Educated guess incoming:

In relation to the Picard Maneuver, several factors must be addressed. These go above and beyond the 'FTL sensors' issue that has been argued over several times. Firstly, one must realize that Warp is not a SPEED, but a VELOCITY. It is a multiplicative factor used to determine how quickly a specific distance was covered through subspace, not normal space. It is not governed by the standard laws of physics that calculate speed because the object is a) passing through subspace, b) traveling at the same SPEED it was moving at prior to entering warp and c) moving from point 1 to point 2 via a direct path through space, though not necessarily subspace.

With this criteria in mind, a simplistic hypothesis is that, for the split second the ship is at warp, it truly IS in two places at once. Subspace is not like normal space in that it is incredibly difficult to detect objects within it unless there is a 'window' through which to view the object. This is why it is easy to both detect and see an object at warp while at warp oneself. If the object doing the 'sensing' is not actively in subspace OR scanning subspace itself, then there is no way to physically see the object being 'sensed' because light is not being absorbed, reflected or refracted by it.

This is why, even WITH FTL sensors, it would be impossible to accurately target the real vessel. It would physically exist in one location, while visually exist in both as the effects of light on it would be relevant in both locations for the time it took the maneuver to happen. For the split second that the 'first' ship was visible, the sensors would still be 'locked on' to it since they had no other reason to assume it had moved. As others have argued, the information simply hadn't updated to the new location yet.

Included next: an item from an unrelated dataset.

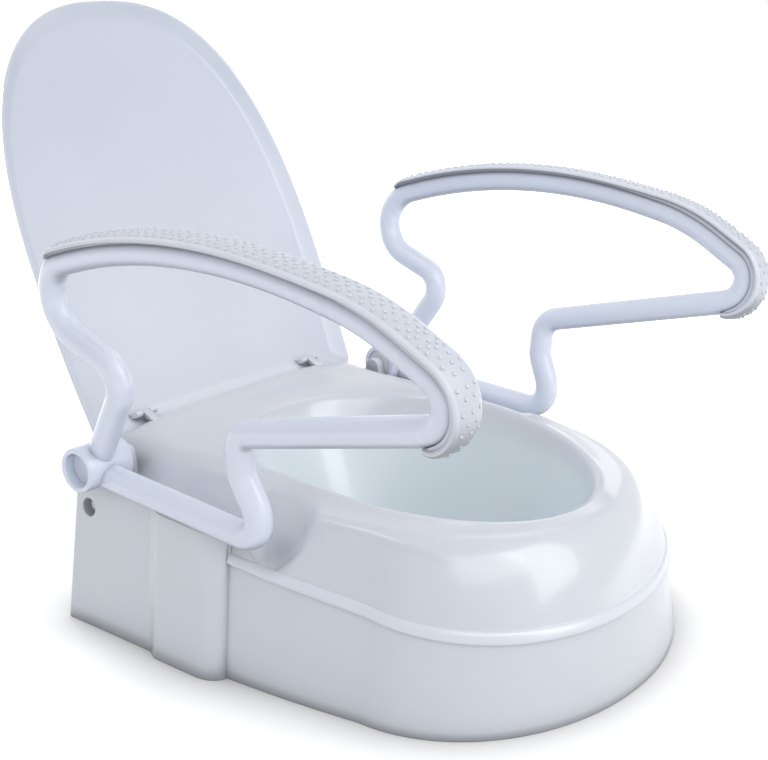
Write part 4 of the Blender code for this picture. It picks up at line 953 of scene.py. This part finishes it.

Think of it this way. If you see a block, can touch a block, can taste a block and can smell a block then why do you need to continually touch, taste and smell it? It is obviously a block, therefore seeing it makes it just as real as before. The ships computer does not need to constantly change it's power usage on the previously scanned object unless something actually happens, which the short range passive sensors would pick up. That data takes time to process though, and that is more than enough time for the block to be hit by a bullet and strike you before you had a chance to dodge.